W Niemczech już od kilku tygodni trwają protesty rolników. Rząd postanowił na przykład obciąć im dopłaty do paliwa rolniczego i skasować ulgi podatkowe na ciągniki. Z części zapowiedzi już się wycofał, inne przełożył na później, ale niemieckich rolników to nie uspokoiło.


Poniedziałek to pierwszy dzień ich akcji protestacyjnej, w ramach której wyjechali na autostrady swoimi maszynami rolniczymi. Ciągniki blokują wjazdy na drogi, a także jeżdżą nimi z niewielką prędkością. Do rolników dołączyła też część branży transportowej.

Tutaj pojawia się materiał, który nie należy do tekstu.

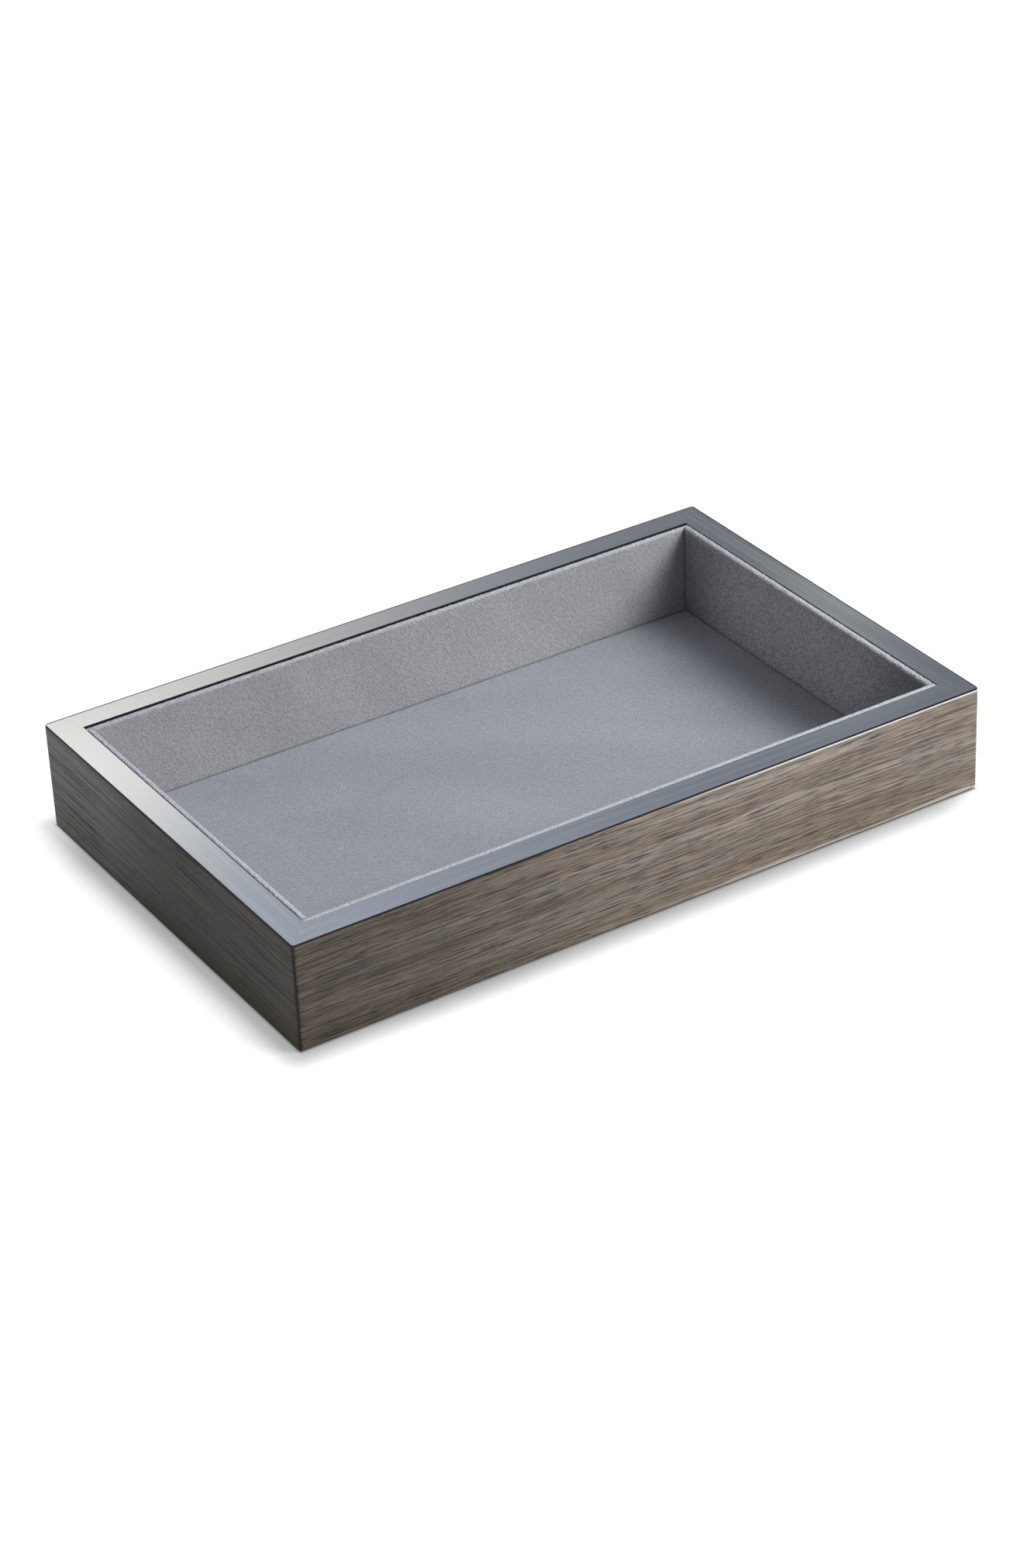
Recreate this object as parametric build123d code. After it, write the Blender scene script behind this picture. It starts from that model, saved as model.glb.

Efekty są trudne do przewidzenia. Blokad są prawdopodobnie setki w całym kraju. Tylko w Meklemburgii-Pomorzu Przednim (graniczącej z województwem zachodniopomorskim) ma być dziś ich około 30. I to nie tylko na autostradach, ale i lokalnych drogach.

Szczeciński oddział Wyborczej przestrzega, że każdy, kto w tym czasie planuje podróż do Niemiec, musi się liczyć z poważnymi utrudnieniami. Chodzi również o osoby dojeżdżające do pracy w Niemczech. Zamknięte są też niektóre przejścia graniczne.

Miasta odcięte od świata

Jak pisze naTemat.pl, wściekli rolnicy doprowadzili właściwie do pełnego paraliżu komunikacyjnego tego kraju. W Brandenburgii miasta takie, jak Cottbus i Brandenburg an der Havel udało im się całkowicie odciąć od świata – nikt nie mógł ich opuścić, ani tam wjechać.

W Saksonii zablokowano zaś 95 proc. zjazdów z autostrad. Duże rolnicze protesty zorganizowano również na drogach w Saksonii-Anhalt, Turyngii oraz w Meklemburgii-Pomorzu Przednim.

Ale protesty nie objęły tylko terenów dawnego NRD. Rolnicy wyszli na ulice w bogatej Bawarii, Badenii-Wirtembergii, Hesji, Nadrenii Północnej-Westfalii, Nadrenii-Palatynacie, Kraju Saary, a także w Bremie, Hamburgu, no i oczywiście w Berlinie.

Centrum niemieckiej stolicy, szczególnie teren pomiędzy Bramą Brandenburską a Siegessäule, zamknięte były już w weekend. A od poniedziałkowego poranka zaczęły tam zjeżdżać setki maszyn rolniczych.

Punktem kulminacyjnym zapowiadanych na cały tydzień protestów w Niemczech ma być wielka manifestacja w Berlinie 15 stycznia.

Ale do tej pory kraj może być w pełnym paraliżu

Do protestów dołączają bowiem maszyniści. Będą strajkować od środy do piątku, co dotknie miliony pasażerów. Niemieckie koleje Deutsche Bahn (DB) apelują do pasażerów, by przełożyli podróże i wprowadziły awaryjny rozkład jazdy. Strajk maszynistów dotknie też cały przemysł.

Maszyniści chcą podwyżek i krótszego tygodnia pracy, rolnicy sprzeciwiają się cięciom. Jak zauważa jednak Jakub Noch z naTemat.pl, tłem całego wielkiego protestu jest polityka. Poparcie dla rządów Olafa Scholza jest rekordowo niskie, kanclerzowi udało się podpaść milionom Niemców.

Największym do tej pory partiom w Niemczech, czyli socjaldemokratycznej SPD i chadeckiej koalicji CDU/CSU, zaczynają zagrażać inne ugrupowania. Nie jest więc wykluczone, że zewrą szyki i powrócą do tzw. Wielkiej Koalicji. Tak w Niemczech nazywa się współpracę chadeków z socjaldemokratami. W przeszłości "Große Koalition" dała większość parlamentarną aż trzem z czterech rządów Angeli Merkel.

A kiedy zmiana władzy nastąpi? Według kalendarza politycznego, Niemcy nowy parlament federalny wybrać powinni dopiero na przełomie lata i jesieni 2025 roku. Aktualna destabilizacja sprawia jednak, że coraz głośniej wspominany jest pomysł rozpisania wyborów przedterminowych.